If your company works to a January-December financial calendar, you are probably knee deep in planning right now. But have you learned from what happened this year, how you went about it, how you motivated your team, how you did or didn’t engage your customers?
There is an old saying ‘if you always do what you always did, you’ll always get what you always got’.
If your 2011 is about getting bigger, delivering more, being more efficient, being more creative, being more attentive, protecting and defending what you have, you need to be approaching things in a different way. Here’s some things to get you started.
#1 Think creatively: Take your planning meetings and brainstorms out of the stuffy confines of your boardroom and stage them somewhere else – a shopping centre, a museum, a park – anywhere where there is new and unusual creative stimulii.
#2 Have a campaignable idea: Create a hook on which all marketing activity can be hung, and stick to it for one year. Familiarity pays off. Advertising theory suggests people need to see an ad five times before it registers and stimulates an action.
#3 Be realistic: Shooting for the stars in the current downturn creates unnecessary pressure on your most precious assets – your people. Set achievable targets that are rooted in market insight not a standard 5-10% which can’t be validated.

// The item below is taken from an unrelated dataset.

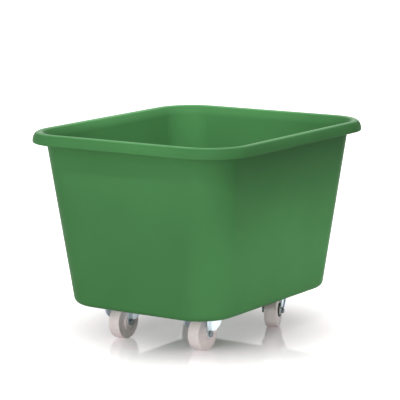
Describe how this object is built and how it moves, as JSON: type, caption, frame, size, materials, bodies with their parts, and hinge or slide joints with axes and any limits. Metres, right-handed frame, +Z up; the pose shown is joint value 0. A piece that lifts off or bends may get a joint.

#4 Know where you’re coming from: Appreciate what made your business successful and stick to it. Sure, there are opportunities to diversify along the way, but the best companies stick to what they’re good at, and deliver it consistently.
#5 Know where you’re going: Document and share company goals with everyone in the organisation, your partners, suppliers, customers and prospects. Writing it down and communicating puts it out there and gives it the best chance of happening. An idea only becomes so once it is shared with others.
#6 Plan for the best case: In an ideal world, where budget is not an issue, what do you want to achieve and how would you achieve it? Scale this back within your resource to ensure your activities align with your business goals and where you are going. Be encouraged that the tactics don’t change even if the tools might.
#7 Think measurement: Attribute marketing investment directly to leads generated by mapping the process through given channels and tools. Digital inevitably works best, but specific landing pages can be set up to support all types of activity.
#8 Getting management buy in. Present your plan passionately to your management team as if it is your own business. Sounds obvious but most employees without a shareholding don’t think like this. Nothing achieves engagement better than passion, commitment and belief.
So, we come back to the burning question. What are you going to do differently next year?